We had another 5-hour drive across more of the Atlas Mountains to reach Kasbah Mohayut at Merzouga at the edge of the Sahara Dessert.  We were really surprised to discover how suddenly the sand dunes start.  You would think it would be a gradual growing of an increase of sand.  But no, the hotels that cater to the tourists and take them into the dunes – you can drive right up to them and walk out the back onto the dunes.

A quick word on driving here – while the fact that google maps won’t do anything but display the “preview” mode.  You would have a pretty hard time getting lost here.  On the 5-hour drive, there were only about 10 turns.  And so few roads across the country that you couldn’t make a wrong turn if you tried.  On the 100 miles across the desert from the Atlas down to the hotel, we only had to check the map driving through the towns – because that’s the only place that had any cross streets.  Other than that, you just drive on a long road with desert on both sides for mile after mile.  And today, mostly without seeing another vehicle for miles.  And, we must be a ways past where the bulk of tourists go because there aren’t any tourist buses on this route.

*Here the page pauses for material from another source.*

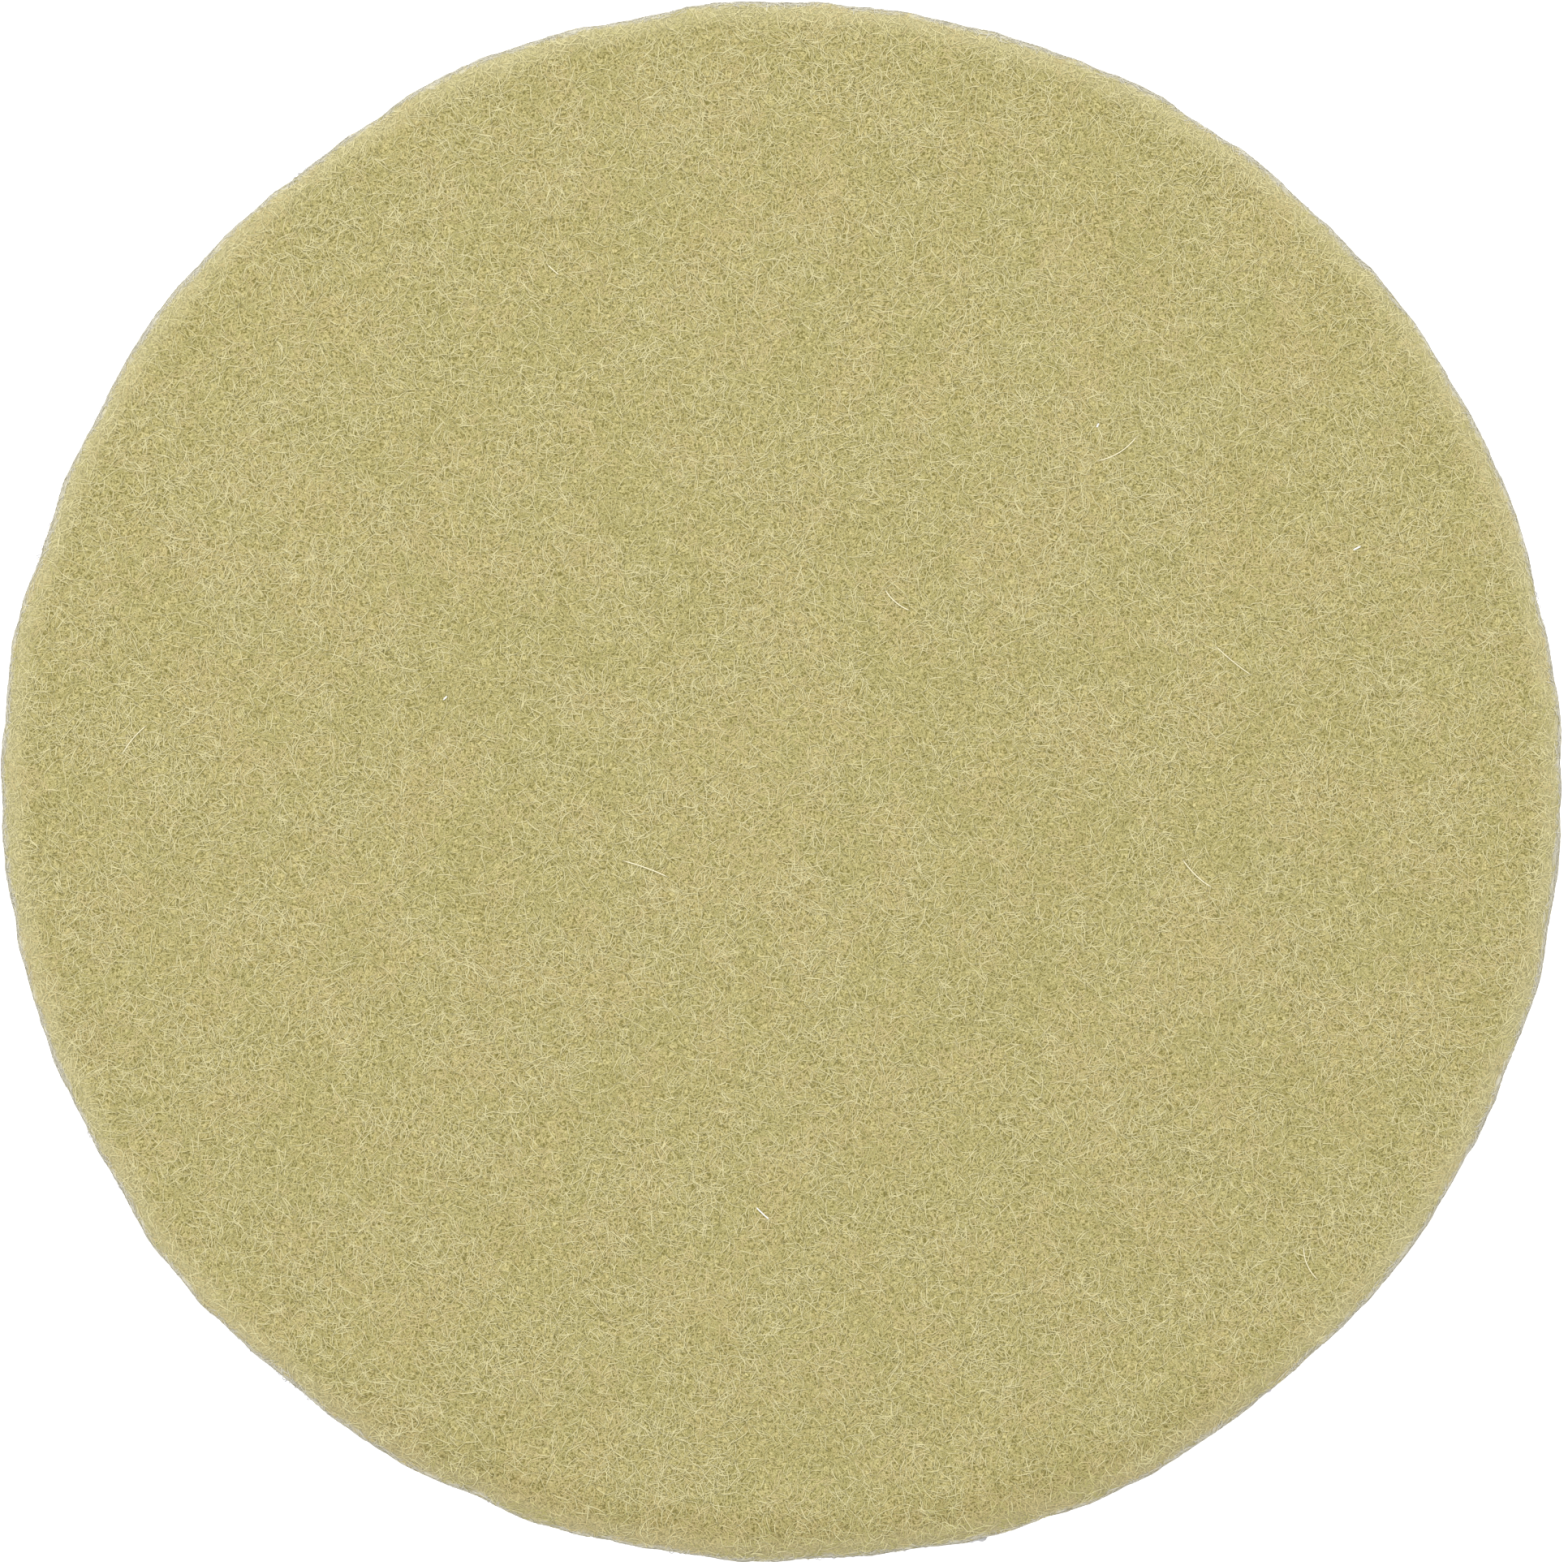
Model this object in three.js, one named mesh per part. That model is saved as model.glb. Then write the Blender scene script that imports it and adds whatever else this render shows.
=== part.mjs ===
// Felt polishing disc for a lapidary lap or disc machine.
//
// A pad of pressed wool felt with no bore, held by its back. It is a glued laminate of three
// die-cut layers: the felt, a hot-melt laminating film, and the brushed loop cloth that presses
// onto a hook-faced backing plate.
//
// Millimetres. The disc lies on its loop cloth with the working face up. The origin is the centre
// of the loop cloth's underside, and +Z is the spin axis, towards the working face.

import * as THREE from "three";

// Driving dimensions
const FELT_DIAMETER = 150; // the 6 inch class
const FELT_THICKNESS = 8;
const FACE_EDGE_ROUND = 1.6; // radius where the working face turns down into the side
const BACK_EDGE_ROUND = 0.5; // radius where the side turns in under the felt

const LOOP_CLOTH_THICKNESS = 1.7; // knitted ground and brushed loops together
const LOOP_CLOTH_EDGE_ROUND = 0.4; // radius of the brushed lower edge
const LOOP_CLOTH_INSET = 0.3; // how far its edge stays inside the felt's side

const FILM_THICKNESS = 0.3;
const FILM_INSET = 0.6; // how far its edge stays inside the felt's side

// Facets
const SEGMENTS_AROUND = 128;
const STEPS_PER_EDGE = 5;

// The layers are bonded face to face, so each starts where the one below ends.
const filmBottom = LOOP_CLOTH_THICKNESS;
const feltBottom = filmBottom + FILM_THICKNESS;

// Points on a quarter circle in the half plane of radius and height, from one angle to another.
function roundedEdge(centreRadius, centreHeight, round, fromDegrees, toDegrees) {
  const points = [];
  for (let step = 0; step <= STEPS_PER_EDGE; step++) {
    const degrees = THREE.MathUtils.lerp(fromDegrees, toDegrees, step / STEPS_PER_EDGE);
    const angle = THREE.MathUtils.degToRad(degrees);
    points.push(
      new THREE.Vector2(
        centreRadius + round * Math.cos(angle),
        centreHeight + round * Math.sin(angle),
      ),
    );
  }
  return points;
}

// A solid round layer with its own rounding at the lower and the upper edge, 0 for a square edge.
function roundLayer({ radius, thickness, lowerRound = 0, upperRound = 0 }) {
  const profile = [new THREE.Vector2(0, 0)];
  if (lowerRound > 0) {
    profile.push(...roundedEdge(radius - lowerRound, lowerRound, lowerRound, -90, 0));
  } else {
    profile.push(new THREE.Vector2(radius, 0));
  }
  if (upperRound > 0) {
    profile.push(...roundedEdge(radius - upperRound, thickness - upperRound, upperRound, 0, 90));
  } else {
    profile.push(new THREE.Vector2(radius, thickness));
  }
  profile.push(new THREE.Vector2(0, thickness));

  // A lathe turns about +Y, and the disc's axis is +Z.
  return new THREE.LatheGeometry(profile, SEGMENTS_AROUND).rotateX(Math.PI / 2);
}

function makeFeltPad() {
  const material = new THREE.MeshStandardMaterial({
    color: 0xbdb37d,
    roughness: 0.95,
    metalness: 0,
  });
  const geometry = roundLayer({
    radius: FELT_DIAMETER / 2,
    thickness: FELT_THICKNESS,
    lowerRound: BACK_EDGE_ROUND,
    upperRound: FACE_EDGE_ROUND,
  });
  const mesh = new THREE.Mesh(geometry, material);
  mesh.name = "felt_pad";
  mesh.position.z = feltBottom;
  return mesh;
}

function makeAdhesiveFilm() {
  const material = new THREE.MeshStandardMaterial({
    color: 0xdedbe4,
    roughness: 0.35,
    metalness: 0,
  });
  const geometry = roundLayer({
    radius: FELT_DIAMETER / 2 - FILM_INSET,
    thickness: FILM_THICKNESS,
  });
  const mesh = new THREE.Mesh(geometry, material);
  mesh.name = "adhesive_film";
  mesh.position.z = filmBottom;
  return mesh;
}

function makeLoopBacking() {
  const material = new THREE.MeshStandardMaterial({
    color: 0xefeff2,
    roughness: 0.85,
    metalness: 0,
  });
  const geometry = roundLayer({
    radius: FELT_DIAMETER / 2 - LOOP_CLOTH_INSET,
    thickness: LOOP_CLOTH_THICKNESS,
    lowerRound: LOOP_CLOTH_EDGE_ROUND,
  });
  const mesh = new THREE.Mesh(geometry, material);
  mesh.name = "loop_backing";
  return mesh;
}

const group = new THREE.Group();
group.name = "felt_polishing_disc";
group.add(makeFeltPad());
group.add(makeAdhesiveFilm());
group.add(makeLoopBacking());

export default group;
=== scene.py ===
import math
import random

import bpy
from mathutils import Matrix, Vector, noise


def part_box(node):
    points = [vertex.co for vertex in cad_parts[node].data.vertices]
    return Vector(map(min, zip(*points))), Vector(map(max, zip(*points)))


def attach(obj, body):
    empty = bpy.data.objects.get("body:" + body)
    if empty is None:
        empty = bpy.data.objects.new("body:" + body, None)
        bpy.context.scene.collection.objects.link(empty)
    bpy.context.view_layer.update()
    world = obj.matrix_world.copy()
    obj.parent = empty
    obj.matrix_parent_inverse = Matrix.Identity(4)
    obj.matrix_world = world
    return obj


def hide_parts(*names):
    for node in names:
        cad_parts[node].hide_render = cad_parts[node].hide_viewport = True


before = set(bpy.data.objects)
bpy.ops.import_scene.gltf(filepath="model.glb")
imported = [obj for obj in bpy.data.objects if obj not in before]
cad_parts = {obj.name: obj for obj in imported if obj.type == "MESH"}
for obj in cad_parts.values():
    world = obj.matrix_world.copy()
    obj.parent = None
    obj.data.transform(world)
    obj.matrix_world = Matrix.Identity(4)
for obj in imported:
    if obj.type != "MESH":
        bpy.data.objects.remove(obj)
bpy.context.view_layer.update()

# A felt polishing disc: pressed wool felt on a hot-melt film and a brushed loop cloth. It lies on its
# loop cloth with the working face up, and +Z is its spin axis. Sizes are in metres, and the materials
# work in millimetres.

MM = 0.001

# ---- Sizes, from the frame ----

felt_low, felt_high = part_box("felt_pad")
film_low, film_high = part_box("adhesive_film")
cloth_low, cloth_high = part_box("loop_backing")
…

We did make one mistake though.  When we got to within a mile or so of the hotel, the road Google maps told us to turn on just wasn’t there.  First inaccuracy we have seen.  Melissa spotted what she thought was a sign for the hotel that pointed down a long dirt road across the desert.  We do a U-turn and go back and drive down the bumpy dusty road till we get within 100 yards of the hotel, only to drive right across a paved road.  Oops.  Apparently, there was a paved road here – we just didn’t go far enough past where Google said it should be to find it.

We arrived at the hotel around 2pm and we won’t depart on our camel trek till 5pm, so time for a bottle of wine.  Because as Dave said, “If I have to stare at a camel ass the next two hours, I need more wine.”  And since we didn’t stop for lunch we asked for food.  Apparently, our only option was something called a Berber omelet – eggs cooked in a tomato sauce rich with spices.  Yet again eggs – which we shouldn’t eat – but they were yummy.

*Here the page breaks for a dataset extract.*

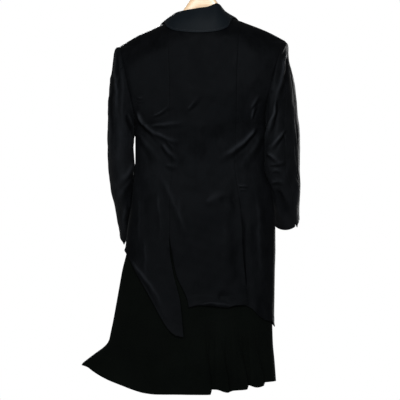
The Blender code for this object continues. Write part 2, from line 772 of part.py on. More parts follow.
def under_layer(face):
    """Back or front of the longer, darker layer inside the velvet."""
    plain = np.array([1, 0.993, 0.965, 0.91, 0.82, 0.7, 0.56, 0.42, 0.27, 0.12])
    hem_left = BODY.at("left", UNDER_LENGTH)
    hem_right = BODY.at("right", UNDER_LENGTH)
    columns = list(plain * hem_left)
    folded = [(x, 0.0) for x in columns]
    if face == 1:
        for fold in PLEAT_FOLDS:
            folded += [(fold + back, deep) for back, deep in PLEAT_PATH]
        tail = (-0.925, -0.971, -0.9935, -1)
    else:
        tail = (0, -0.2, -0.4, -0.59, -0.76, -0.89, -0.965, -0.9935, -1)
    folded += [(across * hem_right, 0.0) for across in tail]
    fold_x = np.array([x for x, _ in folded])
    fold_deep = np.array([deep for _, deep in folded])
    spread = np.where(fold_x > 0, fold_x, 0)
    first = len(columns)
    last = len(folded) - len(tail)
    even_x = fold_x.copy()
    if face == 1:
        even_x[first:last] = np.linspace(*PLEAT_RANGE, last - first)
    steps = np.array([0, 0.12, 0.27, 0.42, 0.55, 0.66, 0.76, 0.85, 0.93, 1])
    hem_table = UNDER_BACK_HEM if face == 1 else UNDER_FRONT_HEM
    hem_x = fold_x + FLARE.at("out", UNDER_LENGTH) * ease(spread / hem_left, FLARE_START, 1)
    hem = hem_table.at("drop", hem_x)
    drop = UNDER_TOP + (hem - UNDER_TOP) * steps[:, None]
    growth = ease(drop, PLEAT_TOP, hem)
    section = even_x + (fold_x - even_x) * growth**2
    deep = fold_deep * ease(growth, 0, 0.5)
    left = BODY.at("left", drop) - UNDER_INSET[1]
    right = BODY.at("right", drop) - UNDER_INSET[1]
    across = np.where(section > 0, section / hem_left, section / hem_right)
    x = across * np.where(section > 0, left, right)
    flare = FLARE.at("out", drop)
    power = SECTION_POWER - FLARE_ROUNDING * ease(flare, 0, 60) * (section > 0)
    u = np.clip(np.abs(across), 0, 1)
    depth = BODY.at("back" if face == 1 else "front", drop) - UNDER_INSET[face] - UNDER_CLEAR
    flute = FLUTE_DEPTH * np.sin(across * 15 + 0.6) * ease(drop, *FLUTE_DROPS) * ease(1 - u, 0, 0.25)
    y = face * (depth * (1 - u**power) ** (1 / power) + np.minimum(flute, 0.5) - deep + SEAM_GAP / 2)
    x = x + flare * ease(across, FLARE_START, 1)
    name = "under_layer_back" if face == 1 else "under_layer_front"
    return cloth(name, np.stack([x, y, -drop], axis=-1), UNDER_WALL, under_cloth(), even=False)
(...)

Oh and the hotel has WIFI, so time to catch up on email because we haven’t had a fix for three days running now.  After a pleasant afternoon hanging out in the gardens at the hotel, we boarded camels for a trek into the desert to an oasis where we were spending the night in “traditional” Berber tents.  (Tomorrow we learn what a real Berber tent looks like when we visit the locals – and trust me here – what they do for the tourists is a way cleaned up version.)  The guides just had us hop aboard the camels with no instruction.  Dave said he thought there should be a safety lecture before departing, “In the event of a water landing your saddle can be used as a flotation device...”

Here’s Melissa’s camel.  Isn’t she cute?

Melissa's camel zippier than Dave’s.  Dave swears whether it's donkeys, horses, and now camels they must sense Melissa's high energy vibe because they are always trying to get ahead of Dave’s ride.  Sure enough, Melissa’s camel is always trying to pass Dave, so he gives her a pat on the head as we depart the hotel.

Then we are off across the dunes.  Where one of our favorite movies – Sahara – filmed the dune scenes where the guys are handcuffed to the bed of a pickup truck.

Along the way we see wells.  Turns out water here is easy to get at – often only a few meters down if you know where to dig.

Our guides are all Berber dressed in traditional clothing.  Notice that this one is barefoot and trekked the two miles across the dunes to the camp.

Melissa is having fun shooting pictures from the camel.  This is her in the back and Dave in the front.

Along the way we saw several trucks zipping across the dunes.  This one is carrying barrels of water to refil the facilities at our camp.

There were a couple of these collections of tents at the site when we arrived about 90 minutes after leaving the hotel.  Note the water tank atop the tent at the left.  That’s where the bathroom is.  That tank is no where near enough to serve everyone.  It ran out twice in the one night we were there.  When we awoke the next morning, Melissa ran into an older lady who was chattering in French about not being able to flush the toilet.  And you should have seen the look on her face when she realized the sink didn’t work either and she couldn’t wash her hands.  We’re used to this deal in third world countries – sometimes the facilities work – and sometimes they don’t.  You just gotta roll with it.

Dave recorded the lat/long of our location.  Here is what the Google map shows at that location.  Pretty amazing that it shows “Camp Mohayut” within feet of where Dave marked our location and the satellite map shows the tents.

Sandboarding here is a sport no doubt developed as a thing to charge the tourists to do.  It’s likely harder on the gear than snowboarding but does look like fun.  One of the little kids along with us would sit on the board and ride down the dunes like a sled.

The sunset turned the dunes an amazing shade of orange.

After which it was time for dinner in a big Berber tent.  There was a ton of food – soup, salad, chicken tagine, and fruit for dessert.  They even remembered that we can’t eat wheat and didn’t serve us the soup as it had noodles in it.  There we met Caroline and Danny from Quebec and enjoyed chatting away the evening with them.  We hope to see them this summer when they might visit Seattle.  After that, it was time for traditional Berber entertainment around the campfire.